His story surprised her. She suspected there was plenty he wasn’t telling her. She wasn’t about to dig it out of him either. The less she knew, the easier it would be not to become involved with him. “I didn’t have much use for high school by the time graduation rolled around,” she told him. “But I was glad I finished. You did what was right for you. And, by the way, I’ve never thought of you as some high-school jerk.”

By now they were both through with their ice cream. “Look, would you like to take a walk on the beach with me? We can go over to the resort, and then I’ll be close to my job.” He stood and held out his hand. “Please.”

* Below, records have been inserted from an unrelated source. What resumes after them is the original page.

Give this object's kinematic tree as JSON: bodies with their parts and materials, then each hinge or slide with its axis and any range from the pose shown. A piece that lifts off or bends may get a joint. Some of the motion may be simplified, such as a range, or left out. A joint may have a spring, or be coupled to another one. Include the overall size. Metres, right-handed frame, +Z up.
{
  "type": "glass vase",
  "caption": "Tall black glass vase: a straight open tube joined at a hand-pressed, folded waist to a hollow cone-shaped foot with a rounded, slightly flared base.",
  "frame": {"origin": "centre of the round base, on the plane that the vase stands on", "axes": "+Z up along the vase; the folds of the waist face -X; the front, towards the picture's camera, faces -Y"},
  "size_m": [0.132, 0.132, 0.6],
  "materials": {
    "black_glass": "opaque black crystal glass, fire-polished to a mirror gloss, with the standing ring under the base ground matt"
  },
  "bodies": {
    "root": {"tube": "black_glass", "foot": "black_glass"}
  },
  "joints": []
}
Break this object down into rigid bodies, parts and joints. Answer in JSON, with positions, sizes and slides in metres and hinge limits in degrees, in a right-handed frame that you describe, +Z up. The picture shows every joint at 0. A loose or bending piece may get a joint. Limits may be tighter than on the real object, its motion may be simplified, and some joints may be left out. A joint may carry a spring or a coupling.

She couldn’t say no—didn’t really want to—so she followed him outside, where they got into their separate cars and drove to the Buccaneer. Once there, they parked and he took her out onto the grounds. The tropical sun beat down and sprinklers arced over the golf course, tossing jewel-like drops of water
over the grass. He led her into a forest garden where huge multicolored hibiscus and bright-orange bird-of-paradise flowers grew in well-tended beds. Inside the garden the air felt cooler, and sun-dappled leaves shaded the winding pathways. “I’ll never get over how pretty everything is in St. Croix,” she said.

Brandon stopped, peered down at her, and, touching the ends of her hair, said, “Yes. I agree. Things
are
more beautiful here.”

Her heartbeat accelerated as she caught his message in his eyes. “So where does this path lead?”

“Come. I’ll show you.”

She followed, and minutes later the path led out of the garden and onto a sunny lawn. There she saw a latticed gazebo, painted white and trimmed with satin ribbons and cascades of white flowers. “How beautiful,” she exclaimed.

“We must have just missed the party,” Brandon said. He stooped and picked up grains of rice and wild birdseed and tossed them playfully into the air.

“What is this place?”

“It’s the wedding chapel. People come from all over the world to be married here.”

5

H
er heart thudded, and reality crashed in on her. “Can we go somewhere else?” Brandon looked surprised. “There’s no-place prettier than here.”

“But I don’t want to be here.” April spun and hurried back up the path into the garden. The flowers, which only minutes before had been breathlessly beautiful to her, now seemed waxen and surreal.